Congyuwang / RocksDict

Python fast on-disk dictionary / RocksDB & SpeeDB Python binding
https://congyuwang.github.io/RocksDict/rocksdict.html
MIT License
176 stars 8 forks source link

Exception: Result incomplete: Write stall #51

Closed MichelangeloConserva closed 1 year ago

MichelangeloConserva commented 1 year ago

Hello,

the db.write with a WriteBatch object is throwing the "Exception: Result incomplete: Write stall" error. I'm having a hard time debugging the issue.

My situation involves a process (gatherer) that generates key-value pairs and puts them in a Queue. Another process (writer) that gets a batch of key-value pairs from the Queue, checks whether the keys are already in the database, and if they are not then it puts a WriteBatch object. Once the entire batch has been process I call the db.write method.

Do you have any suggestion of how I can investigate this issue?

Thanks, Michelangelo

MichelangeloConserva commented 1 year ago

From further analysis, it seems like the issue is related to the fact that the databased writing was handled inside a sub-process. The issue doesn't appear if I move the database writing in the main process.

Congyuwang commented 1 year ago

Is the batch size and everything else totally identical in the two cases (sub-process vs main process)? Emm, curious.

Congyuwang commented 1 year ago

Write stall may suggest that each write batch is too large, but I am unsure about this too.

Congyuwang commented 1 year ago

There are several reasons that might cause a write stall.

Maybe this link is helpful too: https://github.com/EighteenZi/rocksdb_wiki/blob/master/RocksDB-Tuning-Guide.md#flushing-options.

In your case, I conjecture that maybe your write batch fills up all the memtable and causes write to stop. So, you might try to increase the write_buffer_size or max_write_buffer_number and see if it helps.
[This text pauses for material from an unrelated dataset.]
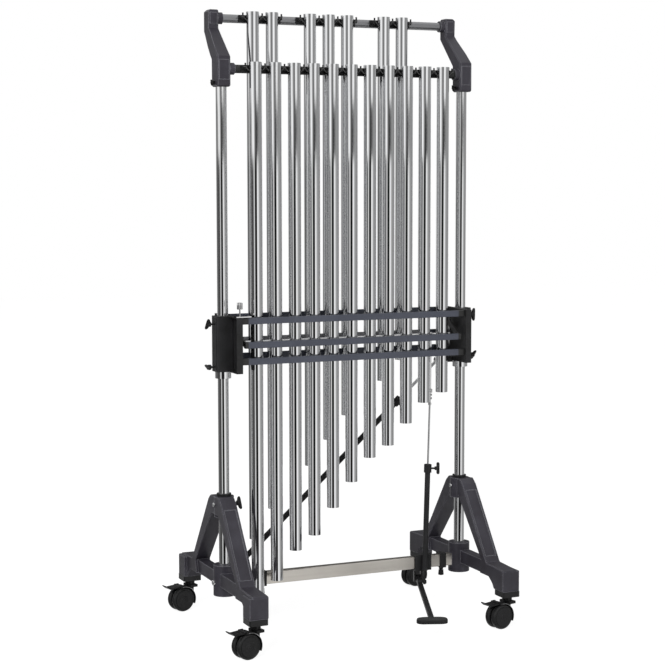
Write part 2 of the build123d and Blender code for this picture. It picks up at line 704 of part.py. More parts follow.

Congyuwang commented 1 year ago

Can you provide a minimal example? So I may try to reproduce it.

MichelangeloConserva commented 1 year ago

I've been unsuccessfully trying to reproduce the issue on a simplified version of the code. It seems like you conjecture is correct. It's rather caused by some problem with the options of the db rather than with the multiprocessing.

Further, I was spawning processes from an IPython console. This may also be part of the issue.

Thank you very much!